Ethnic gumbo’s history
Explaining the city means a trip back hundreds of years and a realization: What’s “black” in other parts of the country hasn’t necessarily been black in New Orleans.

First claimed by the Spanish but settled by the French in the early 1700s, the port town quickly developed a large West African slave population. For generations during colonial times there were few white women, and much of the population mixed racially — to a degree nearly unheard of elsewhere in what would become the United States.

Gradually, an ethnically mixed community rooted in Africa with heavy European and Native American influences developed. Its members were often called Creoles, a murky term whose definition has shifted over time, but which is frequently used to refer to mixed-race New Orleanians of African descent.

It was commonly accepted for enslaved Creole women to partner with European men and negotiate freedom for themselves and their children. Many Creole men were allowed to contract out their labor to purchase their freedom.

Filling civil-service jobs and developing middle-class enclaves and social institutions, Creoles had more legal rights than other blacks, but fewer social freedoms than whites, said Carl A. Brasseaux, director of the Center for Louisiana Studies at the University of Louisiana at Lafayette.

“The unique culture of south Louisiana derives from black Creole culture,” said historian Gwendolyn Midlo Hall, author of “Africans in Colonial Louisiana: The Development of Afro-Creole Culture in the Eighteenth Century.”

“It was a cultural accident,” added Hirsch. “Not conscious process.”

The Creole club
After the Civil War, amid Jim Crow laws that restricted freedoms for all people with African ancestry, Creoles maintained exclusive social clubs, schools, neighborhoods and Roman Catholic churches in which whites and darker-skinned blacks were not always welcomed.

Historically, Xavier and Dillard universities, St. Augustine Catholic Church and High School and the Seventh Ward neighborhood were Creole bastions. Many Creole musicians were involved in the early jazz scene, including such pioneers as Jelly Roll Morton.

Creole enclave
For many black New Orleanians who were not Creole, life was tougher — and sometimes still is. Without historic connection to parochial grade schools and universities, they often faced barriers to middle-class jobs. Before the hurricane, many of the poorest lived in tough neighborhoods such as the Lower Ninth Ward, where poverty rates are among the city’s highest.

“There has always been a separation in terms of classes of people,” said Ortez Taylor, a New Orleans native who now lives in Harlem.

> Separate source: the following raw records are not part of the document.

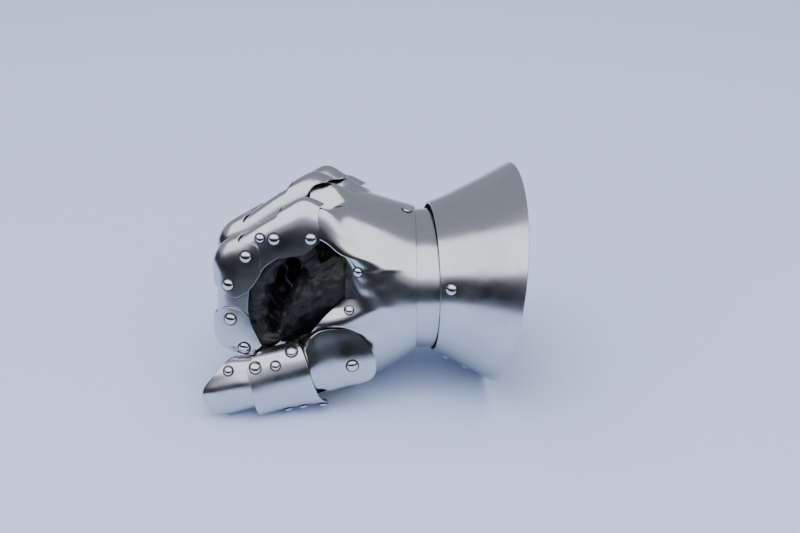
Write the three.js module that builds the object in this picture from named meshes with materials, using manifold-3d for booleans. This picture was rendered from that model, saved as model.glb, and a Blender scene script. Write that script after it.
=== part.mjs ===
// Right-hand armoured gauntlet of polished sheet steel, lying palm down on a flat surface.
// X runs from the finger knuckles to the cuff, Y across the hand, Z up. Millimetres.
import * as THREE from 'three';
import { mergeVertices } from 'three/addons/utils/BufferGeometryUtils.js';
import Module from 'manifold-3d';

const wasm = await Module();
wasm.setup();

// Sheet
const sheet = 1.4;
const nest = 0.6;
const layer = sheet + nest;

// How the hand lies
const wristHeight = 75;
const roll = THREE.MathUtils.degToRad(11);

// Cuff: a narrow ring over the wrist and a wide rim that stands on the surface
const cuffNeck = { x: 46.5, z: wristHeight + 1, across: 54.6, high: 54, lean: 0.03, yaw: 6 };
const cuffRim = { x: 97.2, z: 79.5, across: 79.5, high: 79.5, lean: 0.15, yaw: 6.2 };
const cuffFlare = 1.12;

// Wrist lame: a barrel that both the cuff and the hand plate lap over
const lameFront = 28.5;
const lameBack = 61;
const lameAcross = 51.6;
const lameHigh = 50.4;
const lameBarrel = 2.2;

// Hand plate: its wrist ring, and its size from the wrist forward as [x, size] pairs
const handBack = 36;
const handAcross = [[-44, 46.4], [-20, 46.8], [0, 47.8], [18, 51.4], [36, 54.2]];
const handTop = [[-44, 79], [-33, 76.5], [-20, 71], [0, 63.4], [23, 56.6], [36, 52.8]];
const handBottom = [[-44, 84], [-8, 79], [8, 71], [26, 60], [36, 53.4]];

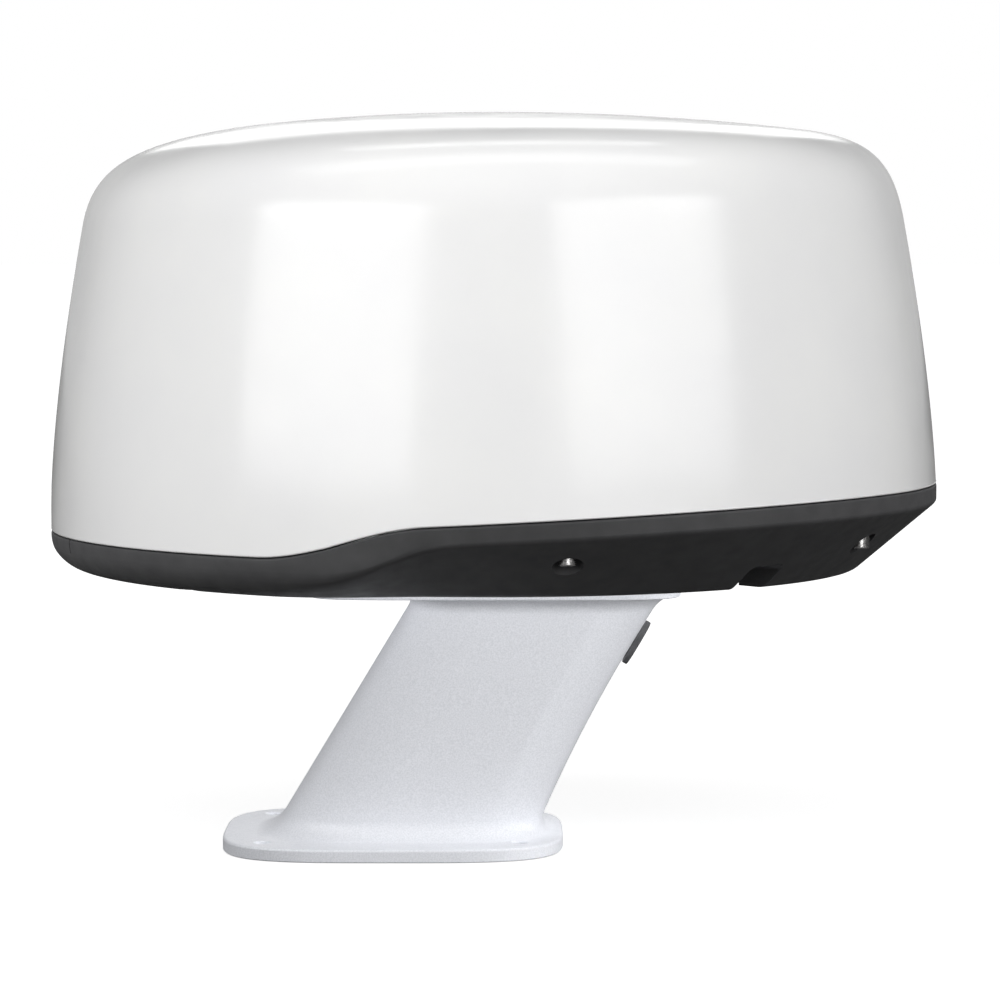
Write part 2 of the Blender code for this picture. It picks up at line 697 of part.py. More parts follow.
def make_tower():
    flange_top = FLOOR_Z - GAP
    flange_bottom = flange_top - FLANGE_THICKNESS
    length, width, edge = PLATE_HALF_LENGTH, PLATE_HALF_WIDTH, 1.2
    plate = loft(
        [
            squircle(PLATE_CENTRE_X, length, width, 0),
            squircle(PLATE_CENTRE_X, length, width, PLATE_THICKNESS - edge),
            squircle(PLATE_CENTRE_X, length - edge, width - edge, PLATE_THICKNESS),
        ]
    )
    tower = add_object("tower", plate, POWDER_WHITE)
    heights = [PLATE_THICKNESS - 2]
    heights += [PLATE_THICKNESS + MAST_FILLET * t for t in (0.0, 0.12, 0.35, 0.65, 1.0)]
    heights += [45, 80, 115]
    pad_bottom = flange_bottom - PAD_THICKNESS
    heights += [pad_bottom - HEAD_FILLET * t for t in (1.0, 0.6, 0.3, 0.1)] + [pad_bottom + 2]
    rings = []
    for z in heights:
        foot = fillet_growth(max(z - PLATE_THICKNESS, 0.05 * MAST_FILLET), MAST_FILLET)
        head = fillet_growth(max(pad_bottom - z, 0.5), HEAD_FILLET)
        rings.append(mast_section(z, foot + head))
    combine(tower, add_object("mast", loft(rings)), "UNION")
    pad_heights = (pad_bottom, flange_bottom + 2)
    pad = loft([squircle(PAD_CENTRE_X, PAD_HALF_LENGTH, PAD_HALF_WIDTH, z, 6) for z in pad_heights])
    combine(tower, add_object("head_pad", pad), "UNION")
    flange = loft(
        [squircle(0, FLANGE_HALF_LENGTH, FLANGE_HALF_WIDTH, z, 6) for z in (flange_bottom, flange_top)]
    )
    combine(tower, add_object("top_flange", flange), "UNION")
    duct = [mast_section(z, -MAST_WALL) for z in (-2, 40, 80, 115, flange_bottom - 4)]
    combine(tower, add_object("cable_duct", loft(duct)))
    holes = [cylinder(FLANGE_HOLE_RADIUS, flange_bottom - 8, flange_top + 2, FLANGE_HOLE_X, 0, 24)]
    for x, y in corners(DECK_BOLT_X, DECK_BOLT_Y, PLATE_CENTRE_X):
        holes.append(cylinder(DECK_BOLT_RADIUS, -2, PLATE_THICKNESS + 30, x, y, 14))
    for x, y in corners(RADOME_BOLT_X, RADOME_BOLT_Y):
        holes.append(cylinder(RADOME_BOLT_HOLE, flange_bottom - 3, flange_top + 3, x, y, 12))
    combine(tower, add_object("tower_holes", merged(*holes)))
    hole = grommet_loft([(*GROMMET_HOLE, -12), (*GROMMET_HOLE, 6)])
    combine(tower, add_object("grommet_hole", hole))


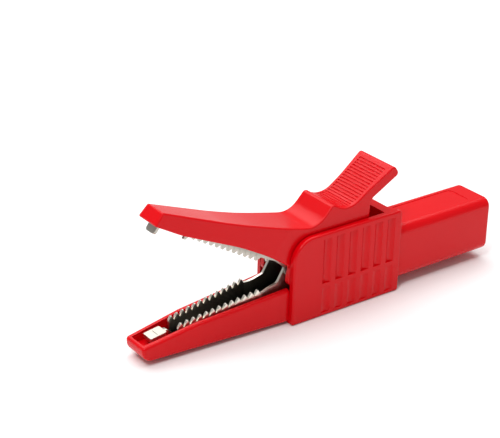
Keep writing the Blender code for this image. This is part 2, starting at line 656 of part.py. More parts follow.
def lower_jaw(frame, material):
    """The lower jaw: floor strip, toothed walls, ears, tip pad, neck and bent-up tail."""
    row = teeth(-TOOTH_CLEARANCE / 2, down_first=False)
    side = [(TOOTH_START + 0.2 * MM, STRIP_Z), (EAR_REAR, STRIP_Z)]
    side += outline([
        (EAR_REAR, STRIP_Z), (EAR_REAR, PIVOT_Z + 1.3 * MM, 1.5 * MM),
        (PIVOT_X + 1.5 * MM, PIVOT_Z + 3.2 * MM, 2.0 * MM),
        (PIVOT_X - 2.0 * MM, PIVOT_Z + 3.2 * MM, 2.0 * MM),
        (PIVOT_X - 4.0 * MM, PIVOT_Z - 0.5 * MM, 1.5 * MM),
        (PIVOT_X - 5.5 * MM, PIVOT_Z - 3.0 * MM, 1.0 * MM),
        (TOOTH_END + 1.0 * MM, bite(TOOTH_END) - 0.6 * MM),
    ])[1:]
    side += [point for point in reversed(row) if point[0] > TOOTH_START + 0.2 * MM]
    side.append((TOOTH_START + 0.2 * MM, bite(TOOTH_START) - 0.4 * MM))
    jaw = sheet_wall("lower_jaw", LOWER_EAR_Y, side, frame, (0, 0, 0))
    twin = mirrored(jaw, frame)
    boolean(jaw, twin, "UNION")

    strip = extruded("jaw_strip", strip_plan(TOOTH_START + 0.2 * MM, EAR_REAR, LOWER_EAR_Y),
                     SHEET / 2, side=False)
    strip.location.z = STRIP_Z + SHEET / 2
    tail = extruded("jaw_tail", outline([
        (EAR_REAR - 3 * MM, STRIP_Z), (TAB_FACE, STRIP_Z, SHEET),
        (TAB_FACE, SOCKET_Z + 3 * MM), (TAB_FACE - SHEET, SOCKET_Z + 3 * MM),
        (TAB_FACE - SHEET, STRIP_Z + SHEET), (EAR_REAR - 3 * MM, STRIP_Z + SHEET),
    ]), TAIL_HALF)
    low, high = TIP_PAD
    pad = extruded("tip_pad", outline([
        (low, nose_rim(low) - 0.9 * MM), (high, nose_rim(high) - 0.9 * MM),
        (high, nose_rim(high)), (low, nose_rim(low), 0.4 * MM),
    ]), TIP_HALF)
    neck_top = nose_rim(high) - 0.2 * MM
    neck = extruded("tip_neck", [
        (high - 0.5 * MM, neck_top - SHEET), (high + 0.4 * MM, neck_top - SHEET),
        (TOOTH_START + 0.6 * MM, STRIP_Z), (TOOTH_START + 2.0 * MM, STRIP_Z),
        (TOOTH_START + 2.0 * MM, STRIP_Z + SHEET), (TOOTH_START + 0.9 * MM, STRIP_Z + SHEET),
        (high + 0.7 * MM, neck_top), (high - 0.5 * MM, neck_top),
    ], NECK_HALF)
    for shape in (strip, tail, pad, neck):
        boolean(jaw, place(shape, frame), "UNION")

    reach = 5 * MM
    hole = rod("jaw_pin_hole", PIN_RADIUS + RUNNING_GAP, (PIVOT_X, -reach, PIVOT_Z),
               (PIVOT_X, reach, PIVOT_Z), "Y")
    tail_hole = rod("tail_hole", SCREW_RADIUS + GAP, (TAB_FACE - 2 * MM, 0, SOCKET_Z),
                    (TAB_FACE + 1 * MM, 0, SOCKET_Z), "X")
    for cutter in (hole, tail_hole):
        boolean(jaw, place(cutter, frame))
    return place(jaw, frame, material)


def upper_jaw(hinge, material):
    """The upper jaw: roof strip, toothed walls, ears and the bent-down tip tab."""
    at_pivot = (-PIVOT_X, 0, -PIVOT_Z)
    start = TOOTH_START - TOOTH_PITCH / 2
    under_roof = LEVER_ROOF + GAP
    brow_x = LEVER_BROW[0] - 4.2 * MM
    row = teeth(TOOTH_CLEARANCE / 2, down_first=False)
    long_tooth = [(start, bite(start) + TOOTH_CLEARANCE / 2 + 1.0 * MM),
                  (start + 0.1 * MM, bite(start) - 1.0 * MM),
                  (start + 0.5 * MM, bite(start) - 0.9 * MM)]
    side = long_tooth + row[1:]
    side += outline([
        row[-1], (TOOTH_END + 3 * MM, bite(TOOTH_END) + 1.3 * MM, 1.5 * MM),
        (PIVOT_X - 3.4 * MM, PIVOT_Z - 2.2 * MM, 0.8 * MM),
        (PIVOT_X - 2.4 * MM, PIVOT_Z - 3.4 * MM, 1.2 * MM),
        (PIVOT_X + 2.6 * MM, PIVOT_Z - 3.4 * MM, 2.0 * MM),
        (PIVOT_X + 4.0 * MM, PIVOT_Z + 0.5 * MM, 2.0 * MM),
        (PIVOT_X + 2.0 * MM, PIVOT_Z + 4.6 * MM, 1.5 * MM),
        *reversed(under_back(start, brow_x, under_roof)),
    ])[1:]
    jaw = sheet_wall("upper_jaw", UPPER_EAR_Y, side, hinge, at_pivot)
    twin = mirrored(jaw, hinge)
    boolean(jaw, twin, "UNION")

    tab_rear = TIP_TAB_X + SHEET
    roof_start = TIP_TAB_X + 0.2 * MM
    roof = extruded("jaw_roof", under_back(roof_start, brow_x, under_roof + SHEET)
                    + list(reversed(under_back(roof_start, brow_x, under_roof))), 10 * MM)
    plan = [(x, row_y(x)) for x in (start, TOOTH_END)] + [(EAR_STATION, UPPER_EAR_Y),
                                                          (PIVOT_X, UPPER_EAR_Y)]
    plan = [(TIP_TAB_X, TIP_HALF), (start - 1.2 * MM, TIP_HALF)] + plan
    roof_plan = extruded("roof_plan", [(x, -y) for x, y in plan]
                         + [(x, y) for x, y in reversed(plan)], 3 * PIVOT_Z, side=False)
    tab = extruded("tip_tab", outline([
        (TIP_TAB_X, TIP_TAB_BOTTOM, 0.25 * MM), (tab_rear, TIP_TAB_BOTTOM, 0.25 * MM),
        (tab_rear, lever_back(TIP_TAB_X) - under_roof - 0.1 * MM),
        (TIP_TAB_X, lever_back(TIP_TAB_X) - under_roof - 0.1 * MM),
    ]), TIP_HALF)
    for shape in (roof, roof_plan, tab):
        shape.location = at_pivot
        place(shape, hinge)
    boolean(roof, roof_plan, "INTERSECT")
    boolean(jaw, roof, "UNION")
    boolean(jaw, tab, "UNION")
    reach = 5 * MM
    hole = rod("ear_pin_hole", PIN_RADIUS + RUNNING_GAP, (0, -reach, 0), (0, reach, 0), "Y")
    boolean(jaw, place(hole, hinge))
    return place(jaw, hinge, material)


# ---- hinge pin and spring ------------------------------------------------------------
def pivot_pin(frame, material):
    """The hinge pin, held at its ends by the cheeks' blind pockets."""
    half = CHANNEL_HALF + PIN_POCKET - 0.15 * MM
    pin = rod("pivot_pin", PIN_RADIUS, (PIVOT_X, -half, PIVOT_Z), (PIVOT_X, half, PIVOT_Z), "Y")
    bevel(pin, 0.2 * MM, angle=60.0)
    return place(pin, frame, material)


def torsion_spring(frame, material):
    """The closing spring: a coil on the pin with a leg on each half, drawn at the open angle."""
    start = LOWER_LEG_ANGLE - math.pi / 2
    finish_angle = UPPER_LEG_ANGLE - OPEN_ANGLE + math.pi / 2 - 2 * math.pi * (COIL_FULL_TURNS + 1)
    sweep = start - finish_angle
    width = COIL_PITCH * sweep / (2 * math.pi)
    steps = round(sweep / math.radians(22.5))

    def on_coil(share):
        angle = start - sweep * share
        return (PIVOT_X + COIL_RADIUS * math.cos(angle), width * (share - 0.5),
                PIVOT_Z + COIL_RADIUS * math.sin(angle))

    def beyond(point, angle, length):
        return (point[0] + length * math.cos(angle), point[1], point[2] + length * math.sin(angle))

    points = [beyond(on_coil(0), LOWER_LEG_ANGLE, LOWER_LEG)]
    points += [on_coil(i / steps) for i in range(steps + 1)]
    points.append(beyond(on_coil(1), UPPER_LEG_ANGLE - OPEN_ANGLE, UPPER_LEG))
    wire = bpy.data.curves.new("torsion_spring", "CURVE")
    wire.dimensions = "3D"
    wire.bevel_depth = WIRE_RADIUS
    wire.bevel_resolution = 2
    wire.use_fill_caps = True
    spline = wire.splines.new("POLY")
    spline.points.add(len(points) - 1)
    for vertex, point in zip(spline.points, points):
        vertex.co = (*point, 1.0)
    spring = bpy.data.objects.new("torsion_spring", wire)
    bpy.context.scene.collection.objects.link(spring)
    return place(meshed(spring), frame, material)


# ---- socket parts --------------------------------------------------------------------
def socket_contact(frame, material):
    """The turned socket contact: flange, tube for the plug and threaded end."""
    back = SOCKET_END + GAP
    shoulder = back + CONTACT_FLANGE_LENGTH
    mouth = LENGTH - CONTACT_RECESS
    thread_end = back + SCREW_GRIP + GAP
    bore_end = thread_end + 0.8 * MM
    thread = SCREW_RADIUS + RUNNING_GAP
    contact = turned("socket_contact", [
        (0.0, bore_end), (CONTACT_BORE, bore_end), (CONTACT_BORE, mouth),
        (CONTACT_RADIUS, mouth), (CONTACT_RADIUS, shoulder), (CONTACT_FLANGE, shoulder),
        (CONTACT_FLANGE, back), (thread, back), (thread, thread_end), (0.0, thread_end),
    ], closed=False)
    return place(contact, frame, material)


def contact_sleeve(frame, material):
    """The insulating sleeve around the contact, with a touch-safe lip over its end."""
    base = SOCKET_END + CONTACT_FLANGE_LENGTH + 2 * GAP
    collar = base + 1.5 * MM
    mouth = LENGTH - SLEEVE_RECESS
    sleeve = turned("contact_sleeve", [
        (SLEEVE_RADIUS, mouth), (SLEEVE_RADIUS, collar), (CONTACT_FLANGE, collar),
        (CONTACT_FLANGE, base), (SLEEVE_BORE, base), (SLEEVE_BORE, mouth - SLEEVE_LIP),
        (CONTACT_BORE + 0.1 * MM, mouth - SLEEVE_LIP), (CONTACT_BORE + 0.1 * MM, mouth),
    ], closed=True)
    return place(sleeve, frame, material)


def contact_screw(frame, material):
    """The screw that holds the jaw's tail to the contact through the body wall."""
    under_head = TAB_FACE - SHEET - GAP
    tip = SOCKET_END + GAP + SCREW_GRIP
    top = under_head - SCREW_HEAD_HEIGHT
    screw = turned("contact_screw", [
        (0.0, tip), (SCREW_RADIUS - 0.3 * MM, tip), (SCREW_RADIUS, tip - 0.3 * MM),
        (SCREW_RADIUS, under_head), (SCREW_HEAD_RADIUS, under_head),
        (SCREW_HEAD_RADIUS, top + 0.5 * MM), (SCREW_HEAD_RADIUS - 0.6 * MM, top), (0.0, top),
    ], closed=False)
    slot = block("screw_slot", (top - 1 * MM, -SCREW_HEAD_RADIUS * 2, SOCKET_Z - SCREW_SLOT / 2),
                 (top + 0.7 * MM, SCREW_HEAD_RADIUS * 2, SOCKET_Z + SCREW_SLOT / 2))
    boolean(screw, place(slot, frame))
    return place(screw, frame, material)


def main():
    """Builds the clip with the middle of its length over the origin."""
    clear_scene()
    red = finish("red_moulding", (0.62, 0.012, 0.02), 0.28)
    red_lever = finish("red_lever", (0.62, 0.012, 0.02), 0.28)
    red_sleeve = finish("red_sleeve", (0.55, 0.012, 0.02), 0.35)
    nickel = finish("nickel_sheet", (0.74, 0.72, 0.66), 0.25, 1.0)
    nickel_upper = finish("nickel_upper_sheet", (0.74, 0.72, 0.66), 0.25, 1.0)
    brass = finish("nickel_brass", (0.76, 0.72, 0.6), 0.22, 1.0)
    steel = finish("pin_steel", (0.6, 0.6, 0.6), 0.3, 1.0)
    spring_steel = finish("spring_steel", (0.42, 0.42, 0.43), 0.35, 1.0)
    screw_steel = finish("screw_steel", (0.62, 0.62, 0.6), 0.3, 1.0)

    frame = empty("clip_frame", (-LENGTH / 2, 0, 0))
    hinge = empty("lever_hinge", (PIVOT_X, 0, PIVOT_Z), frame)
    hinge.rotation_euler.y = OPEN_ANGLE

    body_housing(frame, red)
    lever_moulding(hinge, red_lever)
    lower_jaw(frame, nickel)
    upper_jaw(hinge, nickel_upper)
    pivot_pin(frame, steel)
    torsion_spring(frame, spring_steel)
    socket_contact(frame, brass)
    contact_sleeve(frame, red_sleeve)
    contact_screw(frame, screw_steel)


main()
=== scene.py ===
"""Insulated alligator test clip: fine meshes, procedural finishes and a plain studio.

Shapes are drawn in the clip's own frame, in millimetres: x runs from the nose to the
socket mouth, y across the clip and z up from the table.  The lever group is drawn with
the jaws closed.  Each finished mesh is then put into the shared frame, in metres.
"""

import json
import logging
import math
from collections.abc import Callable, Iterable, Sequence
from dataclasses import dataclass
from enum import Enum

import bmesh
import bpy
from mathutils import Matrix, Vector


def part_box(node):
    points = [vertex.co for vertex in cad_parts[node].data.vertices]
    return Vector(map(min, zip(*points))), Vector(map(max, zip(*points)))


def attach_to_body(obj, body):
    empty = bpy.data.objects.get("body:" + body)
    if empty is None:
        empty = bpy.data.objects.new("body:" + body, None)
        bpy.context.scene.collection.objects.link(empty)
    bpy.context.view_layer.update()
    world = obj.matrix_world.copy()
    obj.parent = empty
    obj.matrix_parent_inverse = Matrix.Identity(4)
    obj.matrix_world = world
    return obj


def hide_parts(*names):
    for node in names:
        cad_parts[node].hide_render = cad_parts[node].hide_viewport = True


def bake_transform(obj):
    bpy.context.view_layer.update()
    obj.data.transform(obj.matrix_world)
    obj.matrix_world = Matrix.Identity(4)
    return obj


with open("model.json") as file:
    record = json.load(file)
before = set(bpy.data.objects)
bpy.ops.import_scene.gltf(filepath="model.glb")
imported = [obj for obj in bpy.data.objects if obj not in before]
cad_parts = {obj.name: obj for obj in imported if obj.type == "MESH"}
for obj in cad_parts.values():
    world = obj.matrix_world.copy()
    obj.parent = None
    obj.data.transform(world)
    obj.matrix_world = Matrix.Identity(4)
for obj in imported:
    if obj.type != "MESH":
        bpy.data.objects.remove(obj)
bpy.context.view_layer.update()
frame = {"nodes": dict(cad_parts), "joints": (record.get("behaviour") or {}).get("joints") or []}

LOG = logging.getLogger("test_clip")
MM = 0.001
MERGE = 0.0005
SMOOTH_ANGLE = math.radians(32.0)
# Point attribute that holds how much painted shade each point of a jaw gets.
CHANNEL = "channel_painted_shade"
PIN_HOLE = 1.33
SCREW_HOLE = 1.7
STAMPED_ROUND = 0.05
# Near-black colour of the painted shade deep in the jaws' channel.
PAINTED_SHADE_COLOUR = (0.012, 0.01, 0.009)
ACROSS = 8.0
TALL = 40.0

Point = tuple[float, float]
Corner = tuple[float, ...]
Piece = bpy.types.Object
Paint = bpy.types.Material
Tree = bpy.types.NodeTree
Node = bpy.types.Node
Socket = bpy.types.NodeSocket
Link = tuple[Node, str | int, Node, str | int]


class View(Enum):
    """The side from which an outline is drawn."""

    SIDE = "xz"
    TOP = "xy"
    END = "yz"


class Combine(Enum):
    """How one solid meets another."""

    CUT = "DIFFERENCE"
    JOIN = "UNION"
    KEEP = "INTERSECT"


class Body(Enum):
    """The two bodies that the hinge joins."""

    BASE = "body"
    LEVER = "lever"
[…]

In practices that have long played out within black American communities, some class divisions have been maintained through emphasis on family lineage, along with preferences for lighter skin color and straighter hair texture. Members of New Orleans’ Autocrat Social and Pleasure Club, a historical Creole group that until the hurricane still had weekly fried fish cookouts and dances, once barred from social gatherings anyone whose skin was darker than a brown paper bag.

“There is an elite in Louisiana which generally prides itself with being not entirely black, which prides itself upon its wealth and education,” Hall said.